What if…

…we began now, and over the next ten years, installed speed bumps on every road in the nation with a speed limit now above 35 MPH? This includes interstate highways, everything.

What would a gradual slowdown like that look like? (It could be a jobs program, building speed bumps!)

There’s no God-given or even Constitutional right to zip across the surface of the planet at high speeds.

So, what might be the adaptations?

Right off, I’d say the right-of-ways on interstates could be converted into roadside stands for local microcommerce.

Local food would become competitive with long-distance food.

Motor scooters and bikes could use the highways.

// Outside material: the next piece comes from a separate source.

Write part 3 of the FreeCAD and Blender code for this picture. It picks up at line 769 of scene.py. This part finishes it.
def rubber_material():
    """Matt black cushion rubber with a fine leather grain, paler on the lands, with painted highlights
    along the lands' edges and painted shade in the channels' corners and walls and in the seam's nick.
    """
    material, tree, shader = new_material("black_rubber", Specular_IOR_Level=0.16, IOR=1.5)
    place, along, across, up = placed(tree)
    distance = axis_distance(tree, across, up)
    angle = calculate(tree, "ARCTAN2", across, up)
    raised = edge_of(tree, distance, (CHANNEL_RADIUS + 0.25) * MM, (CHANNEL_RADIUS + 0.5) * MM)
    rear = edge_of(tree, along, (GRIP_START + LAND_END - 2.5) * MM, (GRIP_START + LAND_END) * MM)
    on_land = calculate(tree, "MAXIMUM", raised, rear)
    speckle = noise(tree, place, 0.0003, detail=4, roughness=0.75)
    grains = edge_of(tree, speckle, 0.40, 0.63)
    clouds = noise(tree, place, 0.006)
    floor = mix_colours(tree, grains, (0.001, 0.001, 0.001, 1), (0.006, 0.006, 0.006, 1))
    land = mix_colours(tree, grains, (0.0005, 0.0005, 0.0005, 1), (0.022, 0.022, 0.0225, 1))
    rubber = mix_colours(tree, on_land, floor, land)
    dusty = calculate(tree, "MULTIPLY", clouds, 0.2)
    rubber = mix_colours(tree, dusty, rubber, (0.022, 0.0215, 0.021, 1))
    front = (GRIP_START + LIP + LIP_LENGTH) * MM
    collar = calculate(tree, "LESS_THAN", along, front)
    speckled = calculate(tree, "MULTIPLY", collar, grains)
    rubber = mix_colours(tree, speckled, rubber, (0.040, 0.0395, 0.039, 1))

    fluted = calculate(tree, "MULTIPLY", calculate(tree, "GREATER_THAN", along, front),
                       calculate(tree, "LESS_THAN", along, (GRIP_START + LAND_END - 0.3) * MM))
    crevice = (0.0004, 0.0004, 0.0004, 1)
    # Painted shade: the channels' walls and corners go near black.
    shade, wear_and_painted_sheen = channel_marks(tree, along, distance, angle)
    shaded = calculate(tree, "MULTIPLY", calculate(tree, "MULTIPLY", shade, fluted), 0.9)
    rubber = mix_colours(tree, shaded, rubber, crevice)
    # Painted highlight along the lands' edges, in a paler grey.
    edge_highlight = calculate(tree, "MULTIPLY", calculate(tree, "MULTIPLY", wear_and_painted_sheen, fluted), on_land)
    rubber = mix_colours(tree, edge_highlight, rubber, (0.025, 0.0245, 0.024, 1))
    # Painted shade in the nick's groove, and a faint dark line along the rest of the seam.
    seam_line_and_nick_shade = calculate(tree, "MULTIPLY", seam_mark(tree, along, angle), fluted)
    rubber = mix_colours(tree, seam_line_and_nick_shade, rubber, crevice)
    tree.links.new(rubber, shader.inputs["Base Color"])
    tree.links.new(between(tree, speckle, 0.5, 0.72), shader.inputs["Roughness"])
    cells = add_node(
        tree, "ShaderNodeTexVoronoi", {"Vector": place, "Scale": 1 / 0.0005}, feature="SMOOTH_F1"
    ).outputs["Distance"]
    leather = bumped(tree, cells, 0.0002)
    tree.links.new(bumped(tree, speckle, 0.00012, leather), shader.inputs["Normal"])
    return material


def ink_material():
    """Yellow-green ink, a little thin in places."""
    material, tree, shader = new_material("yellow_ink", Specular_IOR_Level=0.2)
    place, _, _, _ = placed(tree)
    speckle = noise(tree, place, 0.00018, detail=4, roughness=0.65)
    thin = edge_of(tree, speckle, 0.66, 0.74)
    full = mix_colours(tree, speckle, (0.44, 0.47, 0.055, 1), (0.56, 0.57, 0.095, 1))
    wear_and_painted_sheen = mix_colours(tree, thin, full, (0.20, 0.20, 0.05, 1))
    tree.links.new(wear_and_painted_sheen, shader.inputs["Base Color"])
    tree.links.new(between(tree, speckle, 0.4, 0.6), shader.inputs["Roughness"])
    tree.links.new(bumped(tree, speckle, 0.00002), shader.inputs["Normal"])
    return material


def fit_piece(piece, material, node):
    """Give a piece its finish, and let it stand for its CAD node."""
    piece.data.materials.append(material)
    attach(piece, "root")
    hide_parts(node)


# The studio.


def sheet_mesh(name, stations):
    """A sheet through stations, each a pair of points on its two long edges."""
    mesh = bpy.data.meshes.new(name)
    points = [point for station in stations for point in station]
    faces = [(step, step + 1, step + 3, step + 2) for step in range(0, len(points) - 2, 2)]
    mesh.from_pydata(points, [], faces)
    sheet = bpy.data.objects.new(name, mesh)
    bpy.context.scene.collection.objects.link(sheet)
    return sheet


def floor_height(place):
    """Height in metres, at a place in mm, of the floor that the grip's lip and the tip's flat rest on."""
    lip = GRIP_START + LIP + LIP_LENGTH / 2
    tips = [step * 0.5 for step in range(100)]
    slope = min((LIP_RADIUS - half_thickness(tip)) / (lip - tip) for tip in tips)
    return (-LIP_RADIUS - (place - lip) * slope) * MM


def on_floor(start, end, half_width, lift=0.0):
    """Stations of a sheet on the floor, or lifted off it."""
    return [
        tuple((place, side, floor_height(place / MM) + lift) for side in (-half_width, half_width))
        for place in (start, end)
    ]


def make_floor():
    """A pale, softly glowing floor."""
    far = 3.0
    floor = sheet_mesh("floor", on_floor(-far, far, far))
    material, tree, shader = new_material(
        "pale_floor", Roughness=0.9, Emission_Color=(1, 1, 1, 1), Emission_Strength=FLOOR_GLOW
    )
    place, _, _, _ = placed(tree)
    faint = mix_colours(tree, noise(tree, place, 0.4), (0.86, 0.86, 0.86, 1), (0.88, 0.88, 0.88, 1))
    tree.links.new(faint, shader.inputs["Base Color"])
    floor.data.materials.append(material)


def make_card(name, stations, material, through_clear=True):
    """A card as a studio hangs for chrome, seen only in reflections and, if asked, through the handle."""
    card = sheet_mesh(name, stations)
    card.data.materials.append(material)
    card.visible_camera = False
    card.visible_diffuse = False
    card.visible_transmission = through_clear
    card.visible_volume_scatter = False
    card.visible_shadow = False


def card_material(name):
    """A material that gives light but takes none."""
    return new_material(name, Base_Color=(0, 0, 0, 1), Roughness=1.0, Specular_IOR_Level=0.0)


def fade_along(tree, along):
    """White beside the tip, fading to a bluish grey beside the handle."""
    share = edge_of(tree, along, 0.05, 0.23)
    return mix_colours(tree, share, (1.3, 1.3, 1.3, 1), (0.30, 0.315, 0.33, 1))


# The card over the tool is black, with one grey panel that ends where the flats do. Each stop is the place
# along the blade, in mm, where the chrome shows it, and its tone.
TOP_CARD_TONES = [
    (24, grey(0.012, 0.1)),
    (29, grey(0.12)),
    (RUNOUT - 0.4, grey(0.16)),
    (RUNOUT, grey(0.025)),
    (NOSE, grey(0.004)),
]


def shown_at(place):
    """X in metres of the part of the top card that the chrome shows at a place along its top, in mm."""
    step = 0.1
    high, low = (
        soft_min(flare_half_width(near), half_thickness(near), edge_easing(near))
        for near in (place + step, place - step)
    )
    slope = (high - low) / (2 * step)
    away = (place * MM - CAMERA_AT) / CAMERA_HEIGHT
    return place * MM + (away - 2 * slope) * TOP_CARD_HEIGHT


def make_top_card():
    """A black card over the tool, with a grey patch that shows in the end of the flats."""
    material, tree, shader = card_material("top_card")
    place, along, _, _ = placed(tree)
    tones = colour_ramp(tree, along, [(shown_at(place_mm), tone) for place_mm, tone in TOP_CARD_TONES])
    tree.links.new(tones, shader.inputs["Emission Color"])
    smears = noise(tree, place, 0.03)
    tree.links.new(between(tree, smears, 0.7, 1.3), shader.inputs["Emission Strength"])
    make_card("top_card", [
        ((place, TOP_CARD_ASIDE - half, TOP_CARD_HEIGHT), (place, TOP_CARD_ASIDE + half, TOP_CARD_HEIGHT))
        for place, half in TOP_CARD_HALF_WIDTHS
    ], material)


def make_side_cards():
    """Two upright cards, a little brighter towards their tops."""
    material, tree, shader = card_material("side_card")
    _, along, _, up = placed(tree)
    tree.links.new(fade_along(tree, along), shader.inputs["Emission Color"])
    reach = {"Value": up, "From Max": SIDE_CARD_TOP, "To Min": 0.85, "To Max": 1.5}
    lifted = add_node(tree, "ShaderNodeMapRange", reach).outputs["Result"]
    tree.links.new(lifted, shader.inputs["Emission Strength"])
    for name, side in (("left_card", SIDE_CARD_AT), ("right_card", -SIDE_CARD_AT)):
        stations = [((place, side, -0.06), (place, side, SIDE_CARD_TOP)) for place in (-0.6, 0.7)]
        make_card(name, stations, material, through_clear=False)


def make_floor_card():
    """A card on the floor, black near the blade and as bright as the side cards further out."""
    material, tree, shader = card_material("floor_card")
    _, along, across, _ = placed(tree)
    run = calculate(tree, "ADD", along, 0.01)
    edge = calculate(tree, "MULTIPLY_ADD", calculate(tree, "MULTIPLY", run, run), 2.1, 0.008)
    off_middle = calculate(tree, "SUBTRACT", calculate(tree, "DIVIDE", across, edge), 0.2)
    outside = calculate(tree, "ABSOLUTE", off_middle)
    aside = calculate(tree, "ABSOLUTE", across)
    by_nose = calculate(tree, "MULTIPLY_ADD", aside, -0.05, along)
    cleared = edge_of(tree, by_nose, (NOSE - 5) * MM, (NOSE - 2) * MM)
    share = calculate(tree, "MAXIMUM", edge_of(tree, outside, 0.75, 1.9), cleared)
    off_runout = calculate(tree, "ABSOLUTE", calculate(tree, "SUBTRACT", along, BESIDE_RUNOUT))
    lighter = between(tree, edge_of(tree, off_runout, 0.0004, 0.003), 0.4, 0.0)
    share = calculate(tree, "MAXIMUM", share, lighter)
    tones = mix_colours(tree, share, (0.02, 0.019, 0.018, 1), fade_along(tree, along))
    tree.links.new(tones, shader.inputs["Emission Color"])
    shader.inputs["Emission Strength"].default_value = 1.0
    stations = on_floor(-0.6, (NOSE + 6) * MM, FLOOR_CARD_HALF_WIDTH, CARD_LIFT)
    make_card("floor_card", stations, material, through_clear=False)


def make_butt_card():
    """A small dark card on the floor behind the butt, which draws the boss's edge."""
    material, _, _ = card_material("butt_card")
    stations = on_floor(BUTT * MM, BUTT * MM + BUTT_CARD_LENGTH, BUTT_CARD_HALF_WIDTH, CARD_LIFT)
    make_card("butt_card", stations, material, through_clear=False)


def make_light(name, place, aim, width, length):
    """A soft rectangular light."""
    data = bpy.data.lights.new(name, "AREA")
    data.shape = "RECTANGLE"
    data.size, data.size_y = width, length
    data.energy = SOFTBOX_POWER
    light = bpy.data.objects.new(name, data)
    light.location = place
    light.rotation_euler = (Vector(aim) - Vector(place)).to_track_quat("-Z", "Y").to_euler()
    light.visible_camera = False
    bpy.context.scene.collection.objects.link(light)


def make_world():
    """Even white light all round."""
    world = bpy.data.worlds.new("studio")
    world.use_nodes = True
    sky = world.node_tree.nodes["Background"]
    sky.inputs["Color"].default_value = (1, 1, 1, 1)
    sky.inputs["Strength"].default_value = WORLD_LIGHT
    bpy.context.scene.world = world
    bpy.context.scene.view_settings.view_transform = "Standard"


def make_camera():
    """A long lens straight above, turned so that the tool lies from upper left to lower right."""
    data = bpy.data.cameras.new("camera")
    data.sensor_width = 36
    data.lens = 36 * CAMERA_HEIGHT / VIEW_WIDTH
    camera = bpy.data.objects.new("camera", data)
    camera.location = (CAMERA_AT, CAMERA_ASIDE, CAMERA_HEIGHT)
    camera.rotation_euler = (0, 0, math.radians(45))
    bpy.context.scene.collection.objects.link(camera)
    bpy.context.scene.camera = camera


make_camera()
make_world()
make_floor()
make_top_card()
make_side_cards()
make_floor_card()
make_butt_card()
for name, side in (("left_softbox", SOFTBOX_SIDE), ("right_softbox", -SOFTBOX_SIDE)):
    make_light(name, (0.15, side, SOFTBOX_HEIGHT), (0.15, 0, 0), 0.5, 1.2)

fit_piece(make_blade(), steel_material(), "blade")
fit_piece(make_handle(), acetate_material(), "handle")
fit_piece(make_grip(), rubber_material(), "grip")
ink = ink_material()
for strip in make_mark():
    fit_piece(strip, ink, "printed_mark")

Nice to think about anyway…

We have way too much velocity.

4 Comments

  1. Robert Karaffa:

    At first I thought, what have you been smokin’? But it is wonderful to dream about. Driving would be more like it is in Vietnam perhaps, or even Haiti. And commerce would be way different and automatically localized to a certain extent.
    But in USA it would it would probably just lead to a 20 year special period of suspension modification.

  2. Anonymous:

    Sorry to waste blog space like this, but how do I join this blog? Also, Stan, I tried sending an e-mail to sherrynstan@igc.org. An error occurred. What gives?

    Please help.

    STAN: No joining. Just post. Delays because we moderate out flames, trolls, spam, bigotry, and personal attacks.

  3. Marcilla Elizabeth Smith:

    Forgive me for being utopian-ly inclined, but it occurs to me that if there was anything approaching intelligent designing of infrastructure, there’s no reason why we couldn’t be doing better in both senses (more ecological as well as more effectively traveling long distances). The problem (in my mind) are these one-size-fits-all solutions in the form of the modern passenger automobile that everyone is supposed to own and maintain. The same thing that takes you down the block to get a Slurpee is also designed to take you on a cross-country road trip. It’s absurd, but it’s an expected symptom of the disease of Capitalism.

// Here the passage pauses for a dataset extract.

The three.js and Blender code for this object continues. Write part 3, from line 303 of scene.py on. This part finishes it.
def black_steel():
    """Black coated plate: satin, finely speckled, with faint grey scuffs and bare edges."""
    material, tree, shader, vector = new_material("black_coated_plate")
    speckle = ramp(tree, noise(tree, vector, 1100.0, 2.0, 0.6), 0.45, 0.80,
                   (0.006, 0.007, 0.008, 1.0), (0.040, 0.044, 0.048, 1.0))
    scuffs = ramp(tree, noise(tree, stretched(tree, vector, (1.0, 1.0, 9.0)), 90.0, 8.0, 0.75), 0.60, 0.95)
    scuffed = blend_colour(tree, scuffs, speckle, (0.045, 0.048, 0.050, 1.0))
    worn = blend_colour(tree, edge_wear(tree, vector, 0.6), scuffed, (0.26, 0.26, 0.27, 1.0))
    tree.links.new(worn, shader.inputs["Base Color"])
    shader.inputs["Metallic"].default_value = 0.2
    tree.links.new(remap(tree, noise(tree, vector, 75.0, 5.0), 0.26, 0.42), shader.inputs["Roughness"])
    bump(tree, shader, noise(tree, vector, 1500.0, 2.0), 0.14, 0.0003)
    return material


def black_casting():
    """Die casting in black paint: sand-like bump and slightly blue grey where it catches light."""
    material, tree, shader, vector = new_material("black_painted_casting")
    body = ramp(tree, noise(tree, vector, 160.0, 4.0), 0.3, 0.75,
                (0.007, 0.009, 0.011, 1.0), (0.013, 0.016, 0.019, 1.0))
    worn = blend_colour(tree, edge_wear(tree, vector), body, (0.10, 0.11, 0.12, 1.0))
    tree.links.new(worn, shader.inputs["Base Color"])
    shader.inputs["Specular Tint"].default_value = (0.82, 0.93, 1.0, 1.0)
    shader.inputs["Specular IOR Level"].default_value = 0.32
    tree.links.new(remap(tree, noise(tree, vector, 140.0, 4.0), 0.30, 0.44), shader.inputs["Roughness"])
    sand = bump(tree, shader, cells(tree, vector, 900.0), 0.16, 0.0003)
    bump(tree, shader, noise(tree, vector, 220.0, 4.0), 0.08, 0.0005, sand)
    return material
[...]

    I imagine fractally-designed public transportation infrastructure with a few bullet trains traveling within super-low friction tubes cross-country with more conventional rail transportation operating regionally, perhaps buses locally which are capable of transporting all of their passengers’ bicycles and other personal vehicles for those “last mile” legs of their journeys. And it doesn’t have to be exactly like that, but COME ON!!!

  4. DeAnander:

    Letting people travel by air creates a whole host of expectations. One expectation is that they ought to be able to go when they wish and exactly where they want. After all, there’s nothing like [...] the obvious limitations of one train at a time to reinforce the idea that not all things are possible. The expectations are even higher for those with resources and power, expecially if the society allows them private aircraft of some sort. They believe their time is more valuable, they’re more important. That reinforces the feeling that anything can be bought, regardless of the cost to others. [...] We just price things at their total value. We don’t allow people to buy privileges at the cost of other people’s health or future or life expectancy. Those are real costs. Most so-called market systems don’t include them. [...] There’s also the expectation that immediate travel at comparatively low cost is a right, rather than a costly privilege. There’s also the expectation that personal freedom of movement is a right, regardless of what it costs others.

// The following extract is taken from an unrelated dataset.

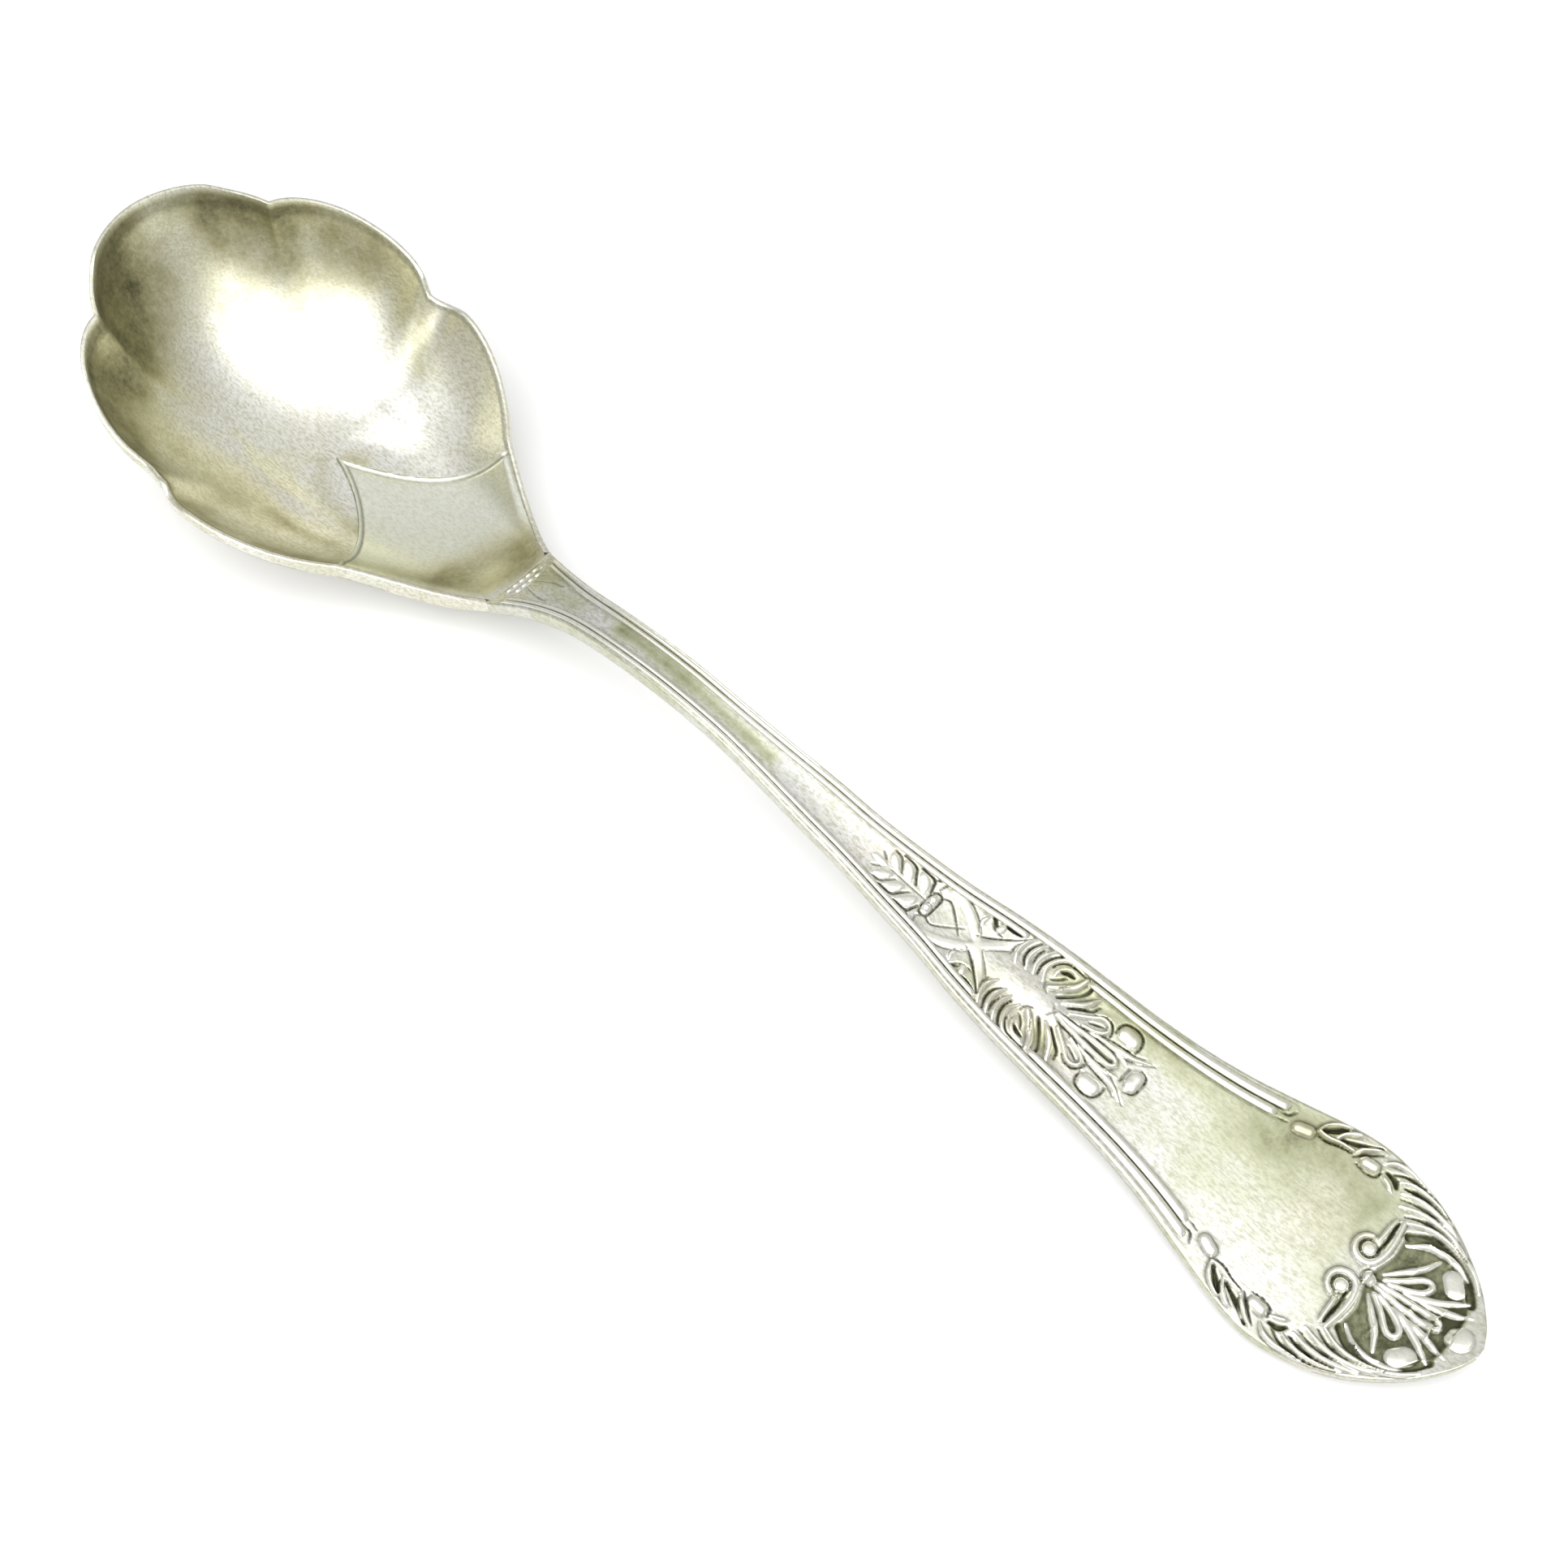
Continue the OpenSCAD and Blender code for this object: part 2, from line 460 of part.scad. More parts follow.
// Lozenge, leaf, bead and long curved leaves along both edges of the terminal.
// Places are shares of their length and of the local half width.
finger_shares = [[[0.115, 0.79], [0.125, 0.86], [0.165, 0.92]], [[0.19, 0.78], [0.205, 0.86], [0.255, 0.935]],
                 [[0.285, 0.77], [0.31, 0.86], [0.36, 0.94]]];
sweep_shares = [[[0.46, 0.8], [0.57, 0.99], [0.76, 0.93]], [[0.54, 0.76], [0.66, 0.91], [0.82, 0.92]],
                [[0.62, 0.62], [0.76, 0.86], [0.93, 0.86]], [[0.68, 0.6], [0.82, 0.74], [0.965, 0.78]]];
module terminal_scrolls() {
    start = bowl_l + edge_from_throat;
    at = function(p) let (u = start + p[0] * edge_l) [u, p[1] * half_w(u)];
    half = blade_w * 0.018;
    color(silver_bright)
        both_sides() {
            leaf(at([0.01, 0.82]), at([0.06, 0.83]), at([0.11, 0.82]), half * 1.7, relief_h * 0.8, 5, 0.4);
            for (f = finger_shares)
                leaf(at(f[0]), at(f[1]), at(f[2]), half, relief_h, 6, 0.35);
            dome(at([0.395, 0.775]), edge_l * 0.045, edge_l * 0.036, relief_h, 8);
            for (f = sweep_shares)
                leaf(at(f[0]), at(f[1]), at(f[2]), half * 0.85, relief_h, 9, 0.3);
        }
}

// Boss, volutes, petals, forked leaves and ovals on the sunk ground.
// Places are shares of the palmette's length and half width, from the boss.
pointed_shares = [[0.1, 0.27], [0.2, 0.5], [0.385, 0.84]];
round_petal_shares = [[0.14, 0.15], [0.27, 0.27], [0.42, 0.46]];
fork_in_shares = [[0.3, 0.11], [0.5, 0.2], [0.72, 0.24]];
fork_out_shares = [[0.5, 0.33], [0.62, 0.36], [0.77, 0.43]];
volute_share = [-0.14, 0.37];
module terminal_palmette() {
    boss = bowl_l + boss_from_throat;
    at = function(p) [boss + p[0] * palmette_l, p[1] * palmette_half_w];
    fine = palmette_half_w * 0.055;
    eye = at(volute_share);
    color(silver_bright) {
        dome(at([0, 0]), boss_d / 2, boss_d / 2, relief_h);
        leaf(at([0.12, 0]), at([0.4, 0]), at([0.7, 0]), fine * 1.6, relief_h, 8, 0.35);
        dome(at([0.92, 0]), palmette_l * 0.08, palmette_half_w * 0.19, relief_h);
        both_sides() {
            dome(eye, boss_d * 0.3, boss_d * 0.3, relief_h);
            arc_ridge(eye, boss_d * 0.6, 15, -285, fine * 0.9, relief_h, 18);
            leaf(at([-0.02, 0.46]), at([0, 0.7]), at([-0.03, 1.04]), fine * 1.2, relief_h, 7, 0.6);
            leaf(at(round_petal_shares[0]), at(round_petal_shares[1]), at(round_petal_shares[2]),
                fine * 1.8, relief_h, 8, 0.3);
            for (p = [pointed_shares, fork_in_shares, fork_out_shares])
                leaf(at(p[0]), at(p[1]), at(p[2]), fine * 0.9, relief_h, 6, 0.3);
            dome(at([0.62, 0.68]), palmette_l * 0.1, palmette_half_w * 0.11, relief_h, -50);
        }
    }
}

bowl();
bowl_tongue();
handle();
neck_beading();
border_threads();
leaf_spray();
scroll_palmette();
terminal_scrolls();
terminal_palmette();
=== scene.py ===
"""Sugar spoon with a lobed shell bowl and a struck handle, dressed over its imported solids.

Lengths are in millimetres until a mesh is made, u counts along the spoon from the bowl's tip and
y across it. Blender's objects are in metres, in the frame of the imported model.
"""

import logging
import math
from collections.abc import Iterator
from dataclasses import dataclass, field
from enum import Enum

import bpy
import numpy as np
from mathutils import Matrix, Vector


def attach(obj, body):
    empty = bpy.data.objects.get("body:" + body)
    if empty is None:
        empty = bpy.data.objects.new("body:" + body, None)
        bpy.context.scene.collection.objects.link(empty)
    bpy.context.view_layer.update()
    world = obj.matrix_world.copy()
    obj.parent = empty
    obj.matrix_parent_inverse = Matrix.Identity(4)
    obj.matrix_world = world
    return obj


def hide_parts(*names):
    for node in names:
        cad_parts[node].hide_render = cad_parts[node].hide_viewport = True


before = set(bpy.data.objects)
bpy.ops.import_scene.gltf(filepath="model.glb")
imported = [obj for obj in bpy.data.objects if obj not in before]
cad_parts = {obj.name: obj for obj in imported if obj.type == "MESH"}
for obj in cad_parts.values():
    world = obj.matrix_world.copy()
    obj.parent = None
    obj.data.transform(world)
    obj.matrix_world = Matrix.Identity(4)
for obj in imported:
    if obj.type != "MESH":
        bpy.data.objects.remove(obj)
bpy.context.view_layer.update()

LOG = logging.getLogger("sugar_spoon")
MM = 0.001
BODY = "root"
# The ornament is drawn from a zero that lies this far behind the bowl's tip
DRAWING_ZERO = 1.1
# Shortest piece of a path, squared, that still has a direction
TINY = 1e-9

Points = tuple[tuple[float, float], ...]
Groove = tuple[Points, float, float]
Colour = tuple[float, float, float]


def smooth(k: np.ndarray) -> np.ndarray:
    """Smooth step of k between 0 and 1."""
    k = np.clip(k, 0.0, 1.0)
    return k * k * (3.0 - 2.0 * k)


def mix(a: np.ndarray, b: np.ndarray, k: np.ndarray) -> np.ndarray:
    """Value between a and b at share k."""
    return a + (b - a) * k


def bell(x: np.ndarray, middle: float, width: float) -> np.ndarray:
    """Bell curve of x round a middle, 1 high."""
    return np.exp(-(((x - middle) / width) ** 2))


def blur_weights(reach: int, radius: float) -> np.ndarray:
    """Shares of a Gaussian blur for the cells from -reach to reach."""
    w = np.exp(-0.5 * (np.arange(-reach, reach + 1) / radius) ** 2)
    return w / w.sum()


def cubic_table(rows: np.ndarray, x: np.ndarray) -> np.ndarray:
    """Smooth value of a table at x.

    Args:
        rows: pairs of place and value, in order of place.
        x: places to read.

    Returns:
        The values, joined by cubics through the rows.
    """
    t = np.asarray(rows, float)
    x = np.asarray(x, float)
    i = np.clip(np.searchsorted(t[:, 0], x, side="right") - 1, 0, len(t) - 2)
    low = np.maximum(np.arange(len(t)) - 1, 0)
    high = np.minimum(np.arange(len(t)) + 1, len(t) - 1)
    slope = (t[high, 1] - t[low, 1]) / (t[high, 0] - t[low, 0])
    d = t[i + 1, 0] - t[i, 0]
    k = np.clip((x - t[i, 0]) / d, 0.0, 1.0)
    return (
        t[i, 1] * (2 * k**3 - 3 * k**2 + 1)
        + slope[i] * d * (k**3 - 2 * k**2 + k)
        + t[i + 1, 1] * (3 * k**2 - 2 * k**3)
        + slope[i + 1] * d * (k**3 - k**2)
    )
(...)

    — L. E. Modesitt, ‘Haze’

    Modesitt hews pretty close to the line of traditional US Libertarianism in many regrds — and his “far future techno-opera” works are just about as unrealistic to my present reader’s ear as any tale of unicorns and sorcerers. But he hits an interesting note now and then and this one caught my attention. Nothing that Illich and others haven’t said more eloquently. But interesting to see it admitted by such a relatively conservative (in the libertarian vein) writer.